_Exercise description:_ Count every line of the material that holds the string "rigid". Respond with the total only.

☆ ☆ ☆

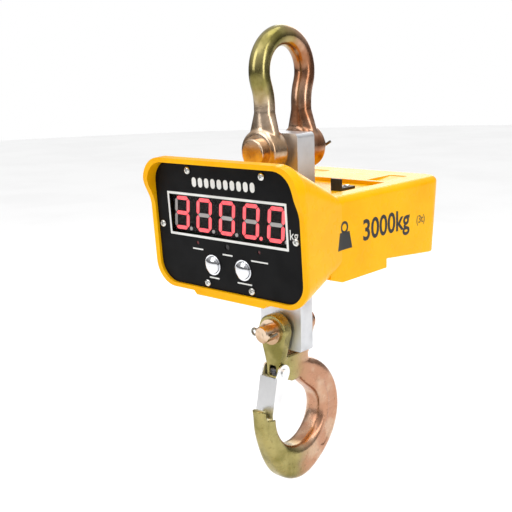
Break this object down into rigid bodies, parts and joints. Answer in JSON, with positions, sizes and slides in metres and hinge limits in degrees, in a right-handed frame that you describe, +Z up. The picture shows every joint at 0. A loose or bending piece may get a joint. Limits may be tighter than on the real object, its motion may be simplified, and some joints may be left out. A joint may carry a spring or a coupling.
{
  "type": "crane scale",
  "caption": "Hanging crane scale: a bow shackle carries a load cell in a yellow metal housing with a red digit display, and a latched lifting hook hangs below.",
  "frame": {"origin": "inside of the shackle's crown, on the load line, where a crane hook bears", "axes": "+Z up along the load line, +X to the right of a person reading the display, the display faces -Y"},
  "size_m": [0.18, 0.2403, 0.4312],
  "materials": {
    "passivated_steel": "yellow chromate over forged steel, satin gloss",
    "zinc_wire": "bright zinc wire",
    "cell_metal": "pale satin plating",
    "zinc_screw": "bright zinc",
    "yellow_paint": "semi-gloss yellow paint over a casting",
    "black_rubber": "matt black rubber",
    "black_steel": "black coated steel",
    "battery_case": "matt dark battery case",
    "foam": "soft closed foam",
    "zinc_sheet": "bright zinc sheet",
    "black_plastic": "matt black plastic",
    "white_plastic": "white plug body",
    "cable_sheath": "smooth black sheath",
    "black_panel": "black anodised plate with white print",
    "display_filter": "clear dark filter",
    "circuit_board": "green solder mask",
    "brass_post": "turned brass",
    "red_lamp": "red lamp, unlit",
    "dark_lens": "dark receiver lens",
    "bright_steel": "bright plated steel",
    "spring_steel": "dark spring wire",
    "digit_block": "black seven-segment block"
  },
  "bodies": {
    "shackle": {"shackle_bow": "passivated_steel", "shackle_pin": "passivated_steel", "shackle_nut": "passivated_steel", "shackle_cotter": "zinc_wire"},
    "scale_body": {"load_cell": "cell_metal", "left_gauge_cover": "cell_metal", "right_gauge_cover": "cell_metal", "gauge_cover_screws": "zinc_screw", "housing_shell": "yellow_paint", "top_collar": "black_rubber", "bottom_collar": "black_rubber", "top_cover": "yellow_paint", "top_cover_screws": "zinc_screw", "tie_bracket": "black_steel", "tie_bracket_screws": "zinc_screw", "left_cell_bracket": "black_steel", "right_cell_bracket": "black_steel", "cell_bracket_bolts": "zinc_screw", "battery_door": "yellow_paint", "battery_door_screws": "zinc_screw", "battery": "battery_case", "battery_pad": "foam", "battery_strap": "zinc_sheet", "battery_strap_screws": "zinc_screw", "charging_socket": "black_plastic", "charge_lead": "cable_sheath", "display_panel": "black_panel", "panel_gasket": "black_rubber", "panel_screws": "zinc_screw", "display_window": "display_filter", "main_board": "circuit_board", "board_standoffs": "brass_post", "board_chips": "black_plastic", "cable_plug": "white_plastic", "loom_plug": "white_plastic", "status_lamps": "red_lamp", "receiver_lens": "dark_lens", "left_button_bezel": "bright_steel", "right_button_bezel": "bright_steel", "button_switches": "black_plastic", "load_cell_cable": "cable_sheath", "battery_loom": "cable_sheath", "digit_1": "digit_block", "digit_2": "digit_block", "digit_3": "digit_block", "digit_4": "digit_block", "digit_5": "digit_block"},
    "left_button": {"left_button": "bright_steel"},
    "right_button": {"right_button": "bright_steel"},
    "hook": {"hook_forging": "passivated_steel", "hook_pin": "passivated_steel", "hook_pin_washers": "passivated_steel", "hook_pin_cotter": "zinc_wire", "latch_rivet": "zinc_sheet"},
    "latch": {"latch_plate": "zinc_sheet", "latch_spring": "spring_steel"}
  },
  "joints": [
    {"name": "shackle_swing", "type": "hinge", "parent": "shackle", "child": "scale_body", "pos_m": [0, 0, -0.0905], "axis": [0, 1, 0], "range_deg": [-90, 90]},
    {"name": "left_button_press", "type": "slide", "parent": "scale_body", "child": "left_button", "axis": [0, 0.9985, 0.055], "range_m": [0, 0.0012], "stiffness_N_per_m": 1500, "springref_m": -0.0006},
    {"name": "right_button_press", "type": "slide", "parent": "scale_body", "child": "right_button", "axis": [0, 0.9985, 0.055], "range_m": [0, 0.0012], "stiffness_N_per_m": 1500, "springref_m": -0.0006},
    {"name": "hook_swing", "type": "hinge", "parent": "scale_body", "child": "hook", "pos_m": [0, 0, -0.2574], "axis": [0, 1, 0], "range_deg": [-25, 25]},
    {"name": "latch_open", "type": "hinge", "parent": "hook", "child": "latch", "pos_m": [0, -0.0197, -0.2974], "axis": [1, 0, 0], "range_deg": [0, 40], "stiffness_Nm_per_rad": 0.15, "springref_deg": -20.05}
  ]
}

☆ ☆ ☆

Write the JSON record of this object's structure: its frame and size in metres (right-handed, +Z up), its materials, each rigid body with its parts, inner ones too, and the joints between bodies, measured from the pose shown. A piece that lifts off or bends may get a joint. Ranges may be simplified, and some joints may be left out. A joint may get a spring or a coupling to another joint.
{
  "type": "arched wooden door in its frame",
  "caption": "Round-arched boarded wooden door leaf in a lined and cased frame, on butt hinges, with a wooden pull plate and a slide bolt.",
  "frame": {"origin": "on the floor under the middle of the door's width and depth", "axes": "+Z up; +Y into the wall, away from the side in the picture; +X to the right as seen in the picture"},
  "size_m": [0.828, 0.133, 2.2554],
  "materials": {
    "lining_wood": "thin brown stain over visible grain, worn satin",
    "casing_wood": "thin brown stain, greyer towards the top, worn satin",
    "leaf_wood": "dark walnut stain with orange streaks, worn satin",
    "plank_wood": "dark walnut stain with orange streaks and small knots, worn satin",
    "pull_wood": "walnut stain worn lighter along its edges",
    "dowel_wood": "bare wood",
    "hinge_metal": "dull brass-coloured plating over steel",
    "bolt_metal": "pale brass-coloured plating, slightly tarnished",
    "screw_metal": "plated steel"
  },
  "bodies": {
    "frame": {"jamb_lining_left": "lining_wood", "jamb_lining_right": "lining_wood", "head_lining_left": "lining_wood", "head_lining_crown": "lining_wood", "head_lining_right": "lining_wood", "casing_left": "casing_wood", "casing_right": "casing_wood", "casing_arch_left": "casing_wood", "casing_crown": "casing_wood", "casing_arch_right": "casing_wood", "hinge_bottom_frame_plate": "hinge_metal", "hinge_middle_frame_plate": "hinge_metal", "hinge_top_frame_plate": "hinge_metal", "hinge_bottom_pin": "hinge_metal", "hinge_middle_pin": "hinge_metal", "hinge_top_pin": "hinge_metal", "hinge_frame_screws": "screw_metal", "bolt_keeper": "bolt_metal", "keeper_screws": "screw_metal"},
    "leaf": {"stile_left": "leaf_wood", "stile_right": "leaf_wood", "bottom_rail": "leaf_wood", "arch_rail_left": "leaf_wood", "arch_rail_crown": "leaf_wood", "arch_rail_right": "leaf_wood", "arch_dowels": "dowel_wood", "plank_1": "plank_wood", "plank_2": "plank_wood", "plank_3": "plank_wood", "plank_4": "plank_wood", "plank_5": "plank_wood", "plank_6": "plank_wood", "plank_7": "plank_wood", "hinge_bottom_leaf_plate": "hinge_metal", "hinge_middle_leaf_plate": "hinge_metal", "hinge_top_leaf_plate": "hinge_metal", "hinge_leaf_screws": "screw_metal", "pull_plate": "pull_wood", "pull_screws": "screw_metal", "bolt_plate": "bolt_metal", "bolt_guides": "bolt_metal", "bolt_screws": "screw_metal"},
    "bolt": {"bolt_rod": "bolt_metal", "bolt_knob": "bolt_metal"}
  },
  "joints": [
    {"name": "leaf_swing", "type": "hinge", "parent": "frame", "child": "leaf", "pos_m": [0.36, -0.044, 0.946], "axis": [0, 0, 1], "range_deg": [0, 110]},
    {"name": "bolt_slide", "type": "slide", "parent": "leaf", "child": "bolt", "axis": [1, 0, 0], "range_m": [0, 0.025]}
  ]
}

☆ ☆ ☆

_Solution:_ 2